Most of the men, however, lie in shirt and trousers on their beds and read the Sunday paper; while some are driven forth--for they hinder the housework--to loaf, and await the opening of the beer-shop round the corner. Thus goes Sunday in this street, and every Sunday is the same as every other Sunday, so that one monotony is broken with another. For the women, however, Sunday is much as other days, except that there is rather more work for them. The break in their round of the week is washing day.

1.       Get students to find examples to support these words: uncomfortable, forced, duty, pride, boredom, awkward, apathy, repetition   

2.       Get students to spot the odd ‘inference word’ out when describing the text: laziness, repetition, smugness  

3.       Track an inference. Highlight all the aspects that show the people didn’t want to attend church.

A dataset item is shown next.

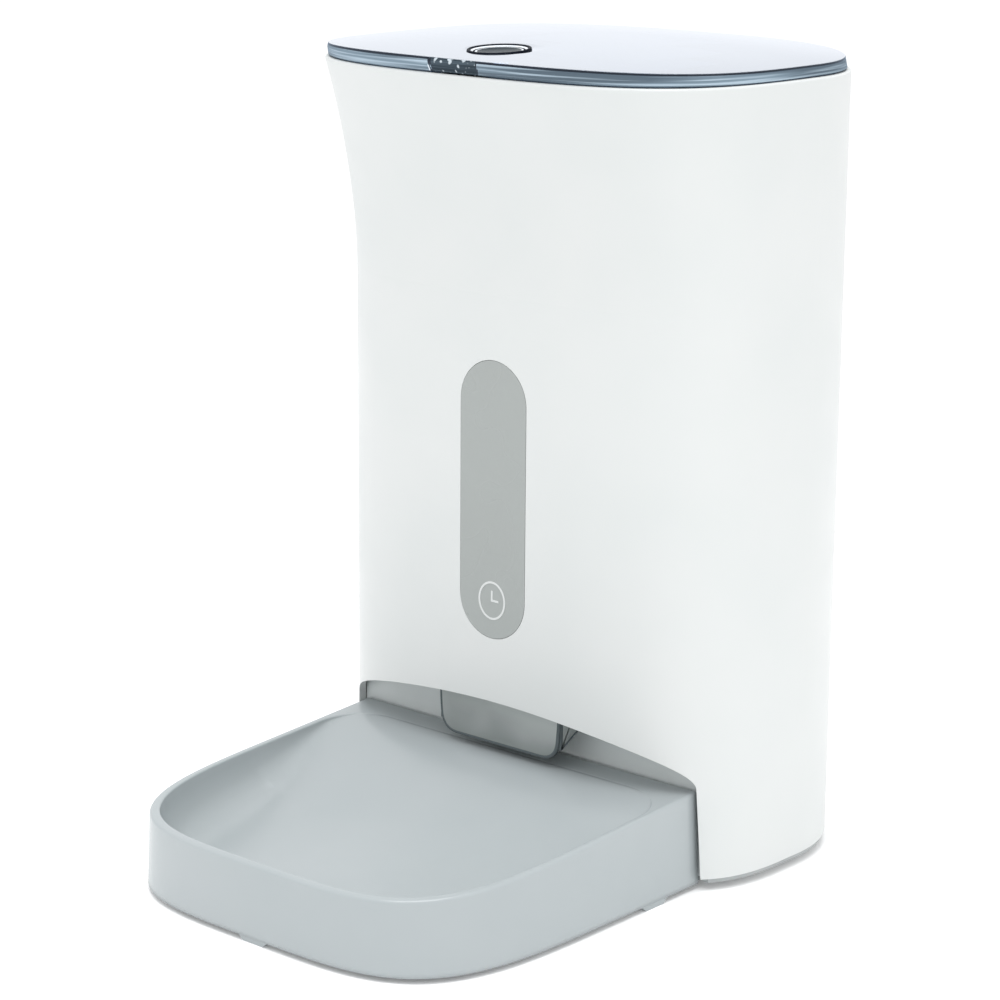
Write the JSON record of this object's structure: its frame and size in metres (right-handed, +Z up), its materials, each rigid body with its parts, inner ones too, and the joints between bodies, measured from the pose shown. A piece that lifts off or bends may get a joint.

4.       Get students to select from a series of options to describe the text:
Comfortable / Uncomfortable
Pride / Shame
Enjoyment / Boredom

5.       Give students statement to decide if they agree or disagree with it.
a.       The children don’t like going to church because they can’t see their friends.
b.      The women don’t like having the men in the house sometimes.
c.       The men like to go to the pub to be with their friends.

In the beginning, there was the word and I think in the beginning of analysis there should be words. I have to get better at helping students articulating complex ideas, and thoughts, and the words are the secret to doing this. If we can get students to use words to infer meaning from the start, then more complex thought is going to happen. This is where ‘Bloom’s Taxonomy’ is for me a load of baloney. Describing is seen as a basic skill, when it is in effect the most useful and important. You need to be able to describe complex ideas before you can explain them.

Thanks for reading,
Xris   

P.S. I know 'inference words' sounds bad; I will think of something better, one day.

3 comments:

  1. Great article, thank you, very interesting idea that I will try out. I too think that vocabulary is a golden key to more sophisticated writing, it offers new choices in how we express ourselves and the learning of more sophisticated vocabulary allows you to formulate, and put symbols of meaning to, the more complex and abstract concepts wrapped within 'higher level' thought in order to express ideas that may already be there, but without the vocabulary to give them life on the page, remain frustratingly out of reach.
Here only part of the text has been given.